Scenario
You have panel data for 1,000+ sites over time (e.g., monthly). Some sites adopt free shuttle buses at different dates, while others never adopt. The goal is to estimate the causal effect of offering shuttle service on employee participation rates.
Questions
-
Data grain: Would you analyze at the site level or the individual level? Why?
-
OLS baseline
-
Write an OLS regression equation to estimate the shuttle effect.
-
List key controls you would include and why.
-
Explain how to interpret the shuttle coefficient.
-
OLS limitations and DiD
-
What limitations does basic OLS have here?
-
How would a Difference-in-Differences (DiD) design address them?
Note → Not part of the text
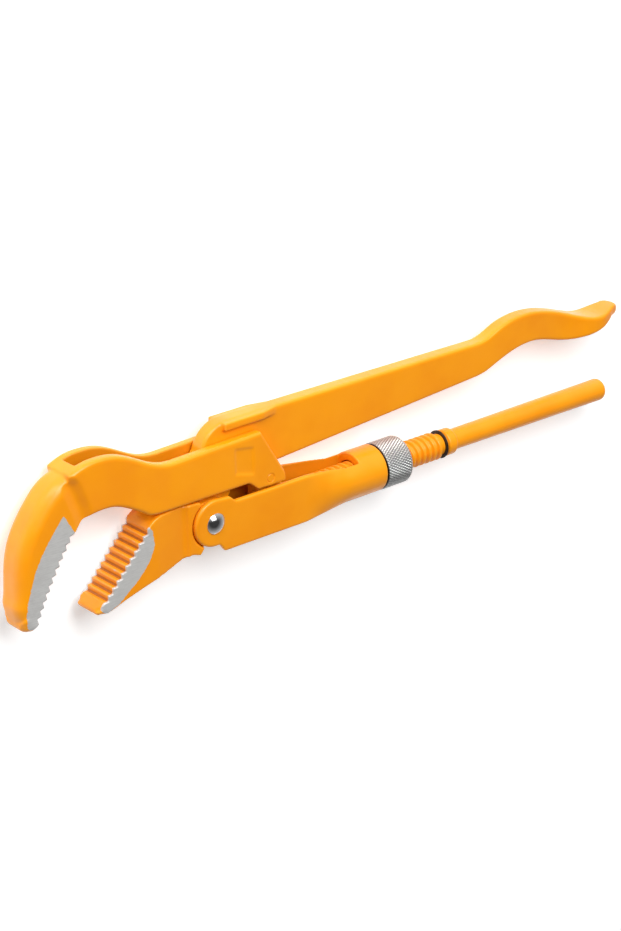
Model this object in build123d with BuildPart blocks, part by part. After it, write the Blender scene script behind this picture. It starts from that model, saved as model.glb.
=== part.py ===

Provide a TWFE/event-study specification.
-
Placebo test for DiD
-
Design a placebo test to assess the DiD identifying assumption (parallel trends / no anticipatory effects).
-
If DiD assumptions fail: Propensity Score Matching (PSM)
-
Outline how you would apply PSM in this setting.
-
Which variables would you include and why?
-
Provide intuition for why Lasso helps with feature selection when estimating propensity scores.
-
Discuss trade-offs of matching with vs. without replacement and how to run balance checks.
-
After matching
-
What is the next analytical step (e.g., PSM + DiD), and how would you summarize and report results to stakeholders?